Each year, the Bach Society of Saint Louis, dedicated to performing choral works by Johann Sebastian Bach and other classical and contemporary composers, hosts upcoming artists in its Young Artist Awards program. The nine-month experience gives up to four career-oriented singers the chance to serve as understudies, perform as soloists and learn from industry professionals. LN chatted with Bach Society executive director Melissa Payton, who was a Young Artist herself, about this program and the upcoming Young Artist Recital on Sun., Jan. 17.

How and why did the Young Artist Awards get started?

Our music conductor Dennis Sparger started it in 1989. He wanted to do a scholarship program – an opportunity for us to give excitement to performers under 30 years old. The goal each season is to have one of each voice part. Sometimes we might end up with only a few. The artists have to have completed at least two years of undergraduate schooling, so they’re usually in between finishing undergrad and grad school. For classical singers at that age, their voices are still growing and developing through their 30s. This time is critical for them to get experience; it’s really valuable.

How are the performers chosen?

They audition. The audition includes sight reading, tonal memory, scales and three vocal selections. The vocal selections include an operatic aria in a foreign language, a concert aria in any language and an operetta or light musical theater piece.

What does a typical schedule look like for the chosen performers?

We start rehearsals at the end of August, depending on the last concert of the season. They receive a stipend each month and attend rehearsals each week. They also help with other programming, like when (Sparger) gave a program at the Missouri History Museum, the Young Artists came to give examples of music.

How has the program changed over the years?

The Young Artist Recital wasn’t always part of it; it’s new just within past five years. One artist said it’d be great if we could put on our own performance. That’s evolved into great opportunity for them to perform. We’re listed as part of (The Bach Society’s) music series. As we get further away from where this program began, we can look back and see where these singers have gone. They now perform all over the United States.

What can people expect from the Young Artist Recital?

The four young artists will be accompanied and will be singing some of the songs they love. They’ll also talk about why they’ve chosen to perform their selections. It will encompass classical and light, fun songs in solos, duets and trios.

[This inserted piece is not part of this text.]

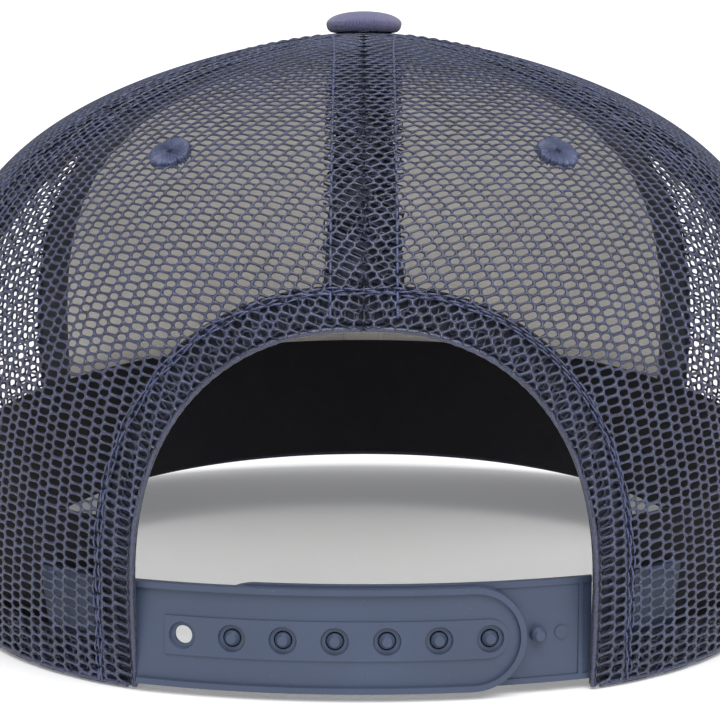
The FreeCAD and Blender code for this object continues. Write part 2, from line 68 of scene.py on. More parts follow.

Why is it important that the Bach Society nurture young artists?

Where else are you going to have this opportunity unless you’re in school? The experience is invaluable. You’re really learning all these little things you have to know to be a professional, like learning to be confident, talking to the conductor and singing with an orchestra. It’s hard to get that anywhere else at a young age.

From your personal experience, what was the best part of being a Bach Society Young Artist?

For me, it was probably the amount of performance experience – getting the opportunity to get up and sing in front of people is amazing. When you’re in the in-between stage between undergrad and grad school, you have this incredible opportunity. Some of my greatest memories were singing in front of 2,000 people at Powell Hall. Nobody else really offers that at that age.